As an investable asset, fine wine has benefited from its inherent characteristics (a physical asset; supply which falls as wine is consumed; demand which tends to rise as global wealth increases), but also from low returns elsewhere.

Bank of America Merrill Lynch reported that the price of ‘real assets’ (collectibles, commodities and property) relative to equities and bonds, is at the lowest level since records began in the mid-1920s. The arguments for allocating a portion of an investment portfolio to alternatives have, therefore, rarely been stronger. Amongst alternatives, wine has perhaps the best established market position, with a recognised exchange, standardised contracts, reliable pricing, etc.


Real assets, such as wine, would also be attractive in a world where inflation begins to re-emerge. There are signs of inflation from the USA, where interest rate rises are now expected; China, where producer price inflation has turned positive; and the UK, where rising energy prices and a weakened sterling will both push prices up.

The wine market itself, the Liv-ex 100 is now at its highest level since November 2011. It is still, however, 18% below its peak of June 2011, suggesting that there is scope for further increases.

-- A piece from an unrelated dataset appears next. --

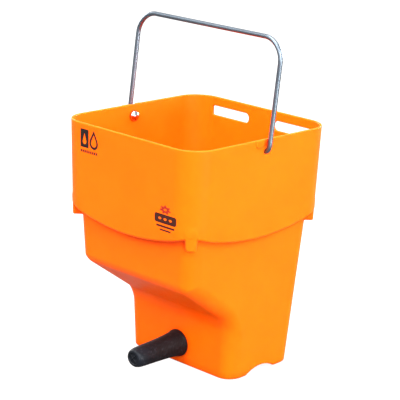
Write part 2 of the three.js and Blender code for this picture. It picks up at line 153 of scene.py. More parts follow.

Moreover, only in sterling terms were there significant rises in wine prices last year; in US dollar terms, for example, the Liv-ex 100 is just 4% up on the year, and is no less than 39% below its peak. Meanwhile, the overseas buying spree caused by the weakness of sterling in 2016 has significantly diminished UK stocks – these have the best provenance and storage history (apart from ex-Chateau stocks, which are by nature very limited) and hence command the highest prices.